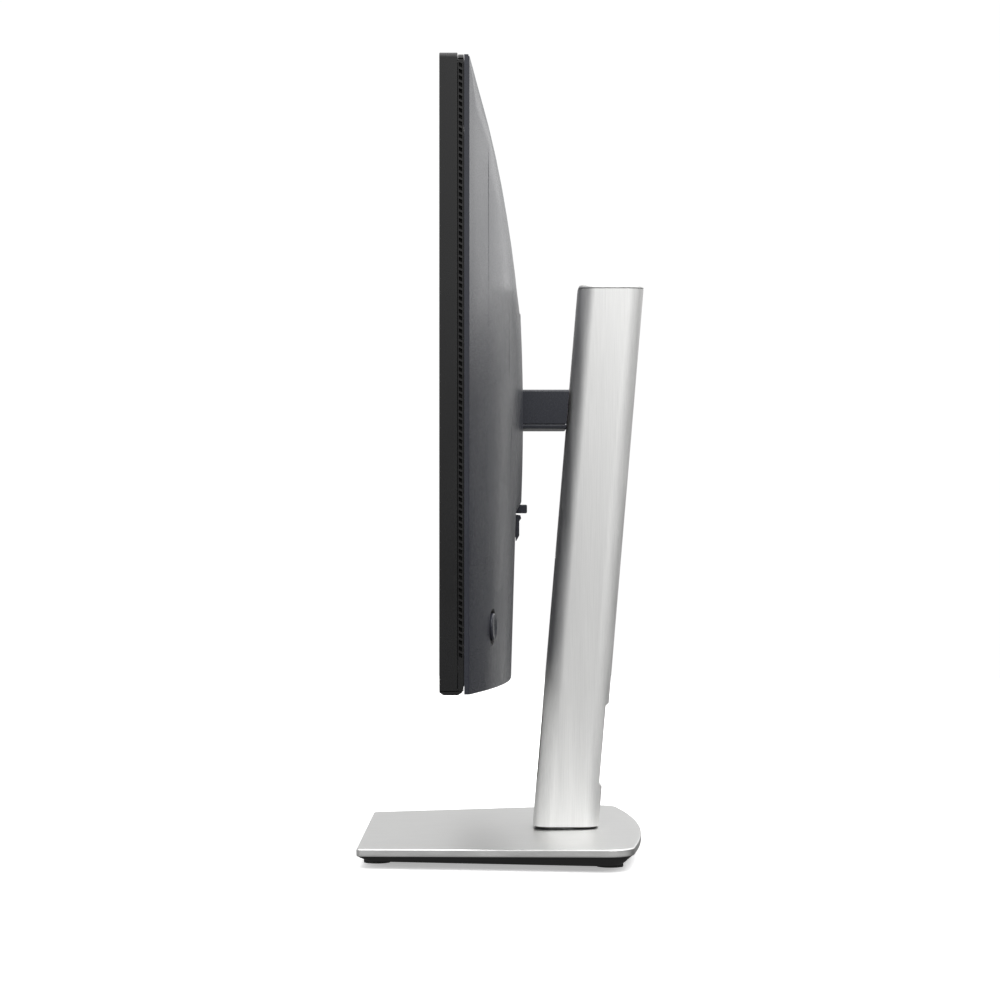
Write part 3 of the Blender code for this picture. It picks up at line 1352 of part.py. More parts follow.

---

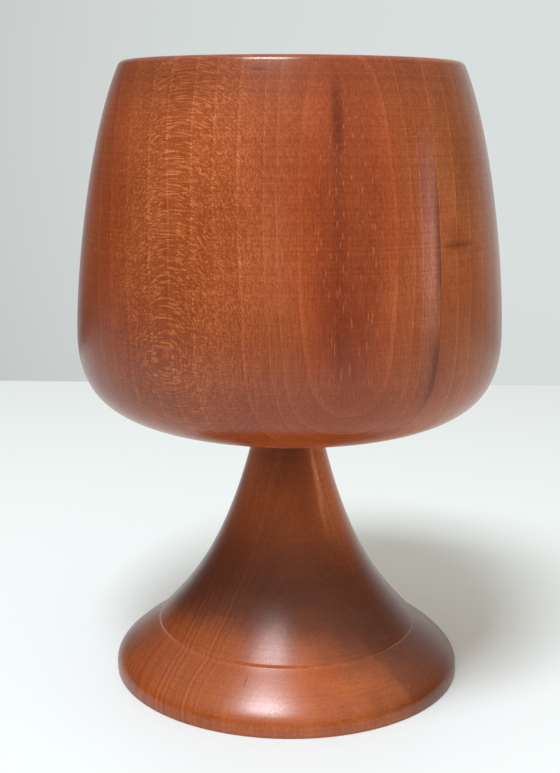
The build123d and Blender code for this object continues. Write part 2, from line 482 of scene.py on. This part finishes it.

---

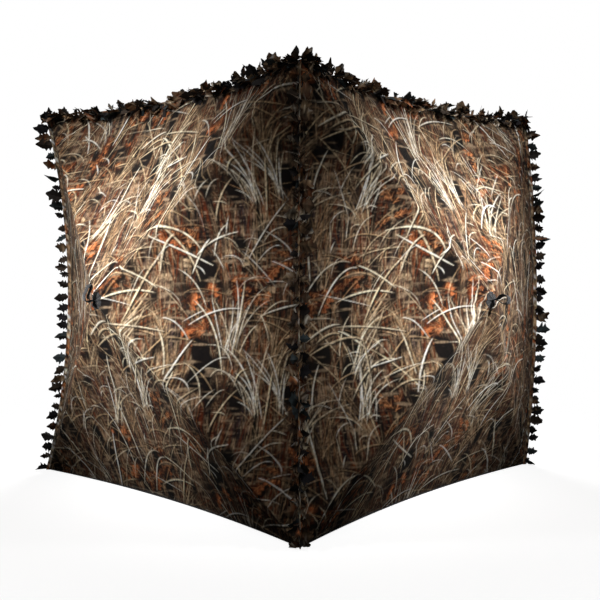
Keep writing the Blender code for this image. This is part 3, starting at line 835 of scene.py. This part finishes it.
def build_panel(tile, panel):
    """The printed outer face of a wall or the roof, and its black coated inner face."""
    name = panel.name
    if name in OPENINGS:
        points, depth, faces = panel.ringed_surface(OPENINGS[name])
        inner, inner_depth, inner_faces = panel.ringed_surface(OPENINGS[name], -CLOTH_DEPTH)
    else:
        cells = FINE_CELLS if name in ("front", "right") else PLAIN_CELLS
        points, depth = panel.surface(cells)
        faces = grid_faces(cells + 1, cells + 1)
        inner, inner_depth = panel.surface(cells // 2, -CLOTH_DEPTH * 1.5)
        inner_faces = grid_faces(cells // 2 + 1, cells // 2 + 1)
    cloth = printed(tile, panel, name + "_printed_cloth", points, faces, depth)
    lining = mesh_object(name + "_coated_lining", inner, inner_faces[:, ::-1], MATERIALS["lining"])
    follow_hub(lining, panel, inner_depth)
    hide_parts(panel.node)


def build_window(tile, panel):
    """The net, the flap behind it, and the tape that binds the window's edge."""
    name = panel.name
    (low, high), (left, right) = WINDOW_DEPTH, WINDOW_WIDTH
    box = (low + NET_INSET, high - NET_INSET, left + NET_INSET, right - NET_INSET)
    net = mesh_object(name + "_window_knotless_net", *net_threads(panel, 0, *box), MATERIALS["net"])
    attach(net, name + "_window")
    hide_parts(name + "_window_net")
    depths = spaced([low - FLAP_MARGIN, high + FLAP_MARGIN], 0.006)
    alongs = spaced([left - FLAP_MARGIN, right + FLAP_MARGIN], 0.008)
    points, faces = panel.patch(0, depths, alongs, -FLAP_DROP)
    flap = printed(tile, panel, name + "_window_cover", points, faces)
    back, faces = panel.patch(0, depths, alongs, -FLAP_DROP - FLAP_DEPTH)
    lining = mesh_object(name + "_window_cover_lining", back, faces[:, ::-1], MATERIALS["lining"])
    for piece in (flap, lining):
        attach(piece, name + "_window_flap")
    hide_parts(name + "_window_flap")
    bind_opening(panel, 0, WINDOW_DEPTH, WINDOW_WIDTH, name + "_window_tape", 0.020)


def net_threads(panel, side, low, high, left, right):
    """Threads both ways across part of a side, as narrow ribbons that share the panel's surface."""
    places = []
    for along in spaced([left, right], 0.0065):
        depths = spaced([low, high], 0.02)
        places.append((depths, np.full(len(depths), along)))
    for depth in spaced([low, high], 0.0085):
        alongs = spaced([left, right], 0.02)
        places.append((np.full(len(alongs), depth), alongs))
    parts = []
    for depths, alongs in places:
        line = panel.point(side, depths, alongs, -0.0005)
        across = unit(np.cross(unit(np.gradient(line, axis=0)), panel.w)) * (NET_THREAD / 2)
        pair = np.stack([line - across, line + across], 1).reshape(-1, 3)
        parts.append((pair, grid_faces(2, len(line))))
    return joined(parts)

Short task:
Provide an exact reproduction of only those lines that start at the line containing "hide_parts(panel.node)" and end at the line containing "return joined(parts)", inclusive.

Problem solution:
    hide_parts(panel.node)


def build_window(tile, panel):
    """The net, the flap behind it, and the tape that binds the window's edge."""
    name = panel.name
    (low, high), (left, right) = WINDOW_DEPTH, WINDOW_WIDTH
    box = (low + NET_INSET, high - NET_INSET, left + NET_INSET, right - NET_INSET)
    net = mesh_object(name + "_window_knotless_net", *net_threads(panel, 0, *box), MATERIALS["net"])
    attach(net, name + "_window")
    hide_parts(name + "_window_net")
    depths = spaced([low - FLAP_MARGIN, high + FLAP_MARGIN], 0.006)
    alongs = spaced([left - FLAP_MARGIN, right + FLAP_MARGIN], 0.008)
    points, faces = panel.patch(0, depths, alongs, -FLAP_DROP)
    flap = printed(tile, panel, name + "_window_cover", points, faces)
    back, faces = panel.patch(0, depths, alongs, -FLAP_DROP - FLAP_DEPTH)
    lining = mesh_object(name + "_window_cover_lining", back, faces[:, ::-1], MATERIALS["lining"])
    for piece in (flap, lining):
        attach(piece, name + "_window_flap")
    hide_parts(name + "_window_flap")
    bind_opening(panel, 0, WINDOW_DEPTH, WINDOW_WIDTH, name + "_window_tape", 0.020)


def net_threads(panel, side, low, high, left, right):
    """Threads both ways across part of a side, as narrow ribbons that share the panel's surface."""
    places = []
    for along in spaced([left, right], 0.0065):
        depths = spaced([low, high], 0.02)
        places.append((depths, np.full(len(depths), along)))
    for depth in spaced([low, high], 0.0085):
        alongs = spaced([left, right], 0.02)
        places.append((np.full(len(alongs), depth), alongs))
    parts = []
    for depths, alongs in places:
        line = panel.point(side, depths, alongs, -0.0005)
        across = unit(np.cross(unit(np.gradient(line, axis=0)), panel.w)) * (NET_THREAD / 2)
        pair = np.stack([line - across, line + across], 1).reshape(-1, 3)
        parts.append((pair, grid_faces(2, len(line))))
    return joined(parts)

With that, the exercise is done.